In Figure 5, we can review the results of our PROC SQL statement.
Figure 2. SAS Log of PROC SQL
PROC FedSQL
PROC FedSQL is ANSI 99 compliant without any of the unique SAS capabilities that PROC SQL contains, but PROC FedSQL is CAS enabled, which allows us to leverage SAS Viya’s distributed computing capabilities to improve run-times. Figure 3 is the refactored PROC FedSQL code that the SAS Jedi came up with.
/* PROC FedSQL code */ proc fedsql sessref=casauto; create table BenchMark as select count(*) as ItemCount , sum(case when (abs (nhits - nruns ) < (0.1*natbat) ) is true then 1 end ) as DIFF_10 from baseball; quit; |
Figure 3. CAS-enabled PROC FedSQL
Figure 4 contains the SAS Log of our CAS enabled PROC FedSQL.
- Notice on lines 77 we added a CASE statement to the SUM function for our alias DIFF_10.
- On lines 78-79, the WHEN statement return a value of 1 when the condition is true and a value of 0 when it is false.
- The alias DIFF_10 will contain the summation, of the value returned by the CASE statement (i.e. 0 or 1) for all rows in our CAS table BASESBALL.
In Figure 5 we can review the results of our PROC FedSQL statement.
Figure 4. SAS log of PROC FedSQL code
Figure 5. Validation that the values from the refactoring of PROC SQL into PROC FedSQL match
Conclusion
As we adopt SAS Viya, a goal is to leverage CAS to speed up the processing of routines written in PROC SQL. To accomplish this, refactor PROC SQL code into PROC FedSQL code.
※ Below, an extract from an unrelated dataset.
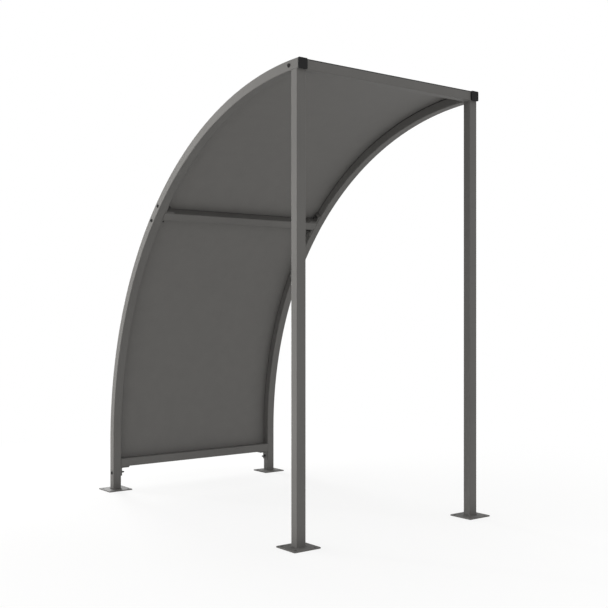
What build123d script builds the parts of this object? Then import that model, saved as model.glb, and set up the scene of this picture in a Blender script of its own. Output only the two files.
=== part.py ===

For PROC SQL that cannot be refactored, simply run that PROC SQL code as-is in SAS Viya’s SAS Programming Run-time Environment (SPRE).
2 Comments
Hi,
This is pretty late from the original post, but how can the FedSQL proc find the following:
from baseball;
Yvan
Hi Yvan,
Thank you for your comment, however, I do not understand your question. Please clarify.
Steve